1. The original notice of appeal named only Hamilton Mortgage Corporation as appellant. Some six months later the notice of appeal was amended to add an additional appellant, the Hamilton National Bank of Chattanooga. Prior to the present Appellate Practice Act the Supreme Court held that where a writ of error was sued out by one entitled to except, an amendment could be made for the purpose of adding as co-plaintiffs in error all parties in the court below "who the record shows could have united in suing out the writ of error." See Ramey v. O'Byrne, 121 Ga. 516, 518 (2) (49 SE 595). Ga. L. 1972, pp. 624, 625 (Code Ann. § 6-809 (b)), provides, "If an error appears in the notice of appeal, the court shall allow the notice of appeal to be amended at any time prior to judgment to perfect the appeal so that the appellate court can and will pass upon the appeal and not dismiss it." Counsel's unrefuted affidavit states that it was the intention of the Hamilton National Bank of Chattanooga to appeal the ruling in the trial court but due to clerical error and oversight the name of this party was omitted from the original notice of appeal. If Ramey v. O'Byrne, supra, has been altered by recent statute it is only to the extent of adding the proviso that in order to add an additional proper party by amendment to the notice of appeal the original omission of that party must have been an inadvertent error. Here, the Hamilton National Bank of Chattanooga could properly be added to the notice of appeal by amendment.

2. The Hamilton National Bank of Chattanooga having been joined as an additional party appellant by amendment to the notice of appeal, appellees' motion to dismiss for failure to join that party is rendered moot and need not be decided.

3. Code Ann. § 67-1503 et seq. (Ga. L. 1935, p. 381) prescribes the procedure to be followed as a condition precedent to the seeking of a deficiency judgment by a lender following a foreclosure sale. The sole issue in the confirmation procedure is the evaluation of the real estate *884 as of the date of the sale. Aaron v. Life Ins. Co. of Ga., 138 Ga. App. 286 (2) (226 SE2d 96); Scroggins v. Harper, 138 Ga. App. 783 (1) (227 SE2d 513).

In the case sub judice the court concluded that it was authorized to rule on the issue of the existence of a default where such issue is properly raised. The court proceeded to find that as a result of a novation the September 12, 1973, loan transaction no longer existed, and therefore, there could be no default under that agreement.
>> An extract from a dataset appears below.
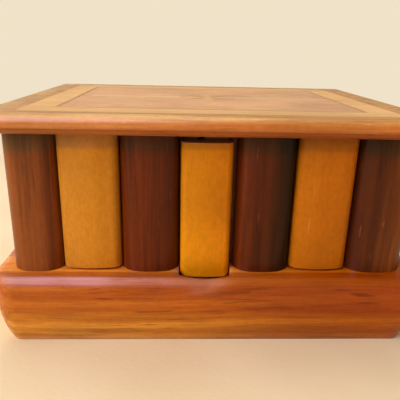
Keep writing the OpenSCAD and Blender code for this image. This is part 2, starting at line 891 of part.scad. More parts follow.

The inquiry of the trial court into the issue of the existence of a default was erroneous. "[T]he duty of the court is to test the fairness of the technical procedure of the actual sale and to insure that the sale has bought at least the true market value of the property. The statute does not contemplate that the court shall undertake to decide controversies between the parties as to the amount of the debt or side agreements which could have been the basis of an injunction preventing the foreclosure sale." Jones v. Hamilton Mtg. Corp., 140 Ga. App. 490, 491 (231 SE2d 491).

The defendants (appellees) argue that the trial court's inquiry into the issue of the existence of a default was a proper exercise of the authority of that court and cite as authority National Community Builders, Inc. v. C. & S. Nat. Bank, 232 Ga. 594 (1) (207 SE2d 510). In that case the Supreme Court considered the appellant's contentions that its loan from appellee at the time of foreclosure was not legally in default, that the Georgia realty foreclosure statutes are unconstitutional, and other affirmative defenses and requests for relief. Here the defendants' (appellees') answer merely recites that injunctive relief has been sought in Fulton Superior Court which is pending at the time of this application for confirmation.

They suggest that the Supreme Court's consideration and discussion of the issues in the National Community Builders case, supra, should be construed as approval of the trial court's examination of the issue of existence of default. But the demands or prayers for relief here are not the same as in the National Community Builders case, and it is not controlling. Therefore, we follow Jones v. Hamilton Mtg. Corp., supra, and remand *885 the case for further action.

Judgment reversed and remanded. Bell, C. J., and Smith, J., concur.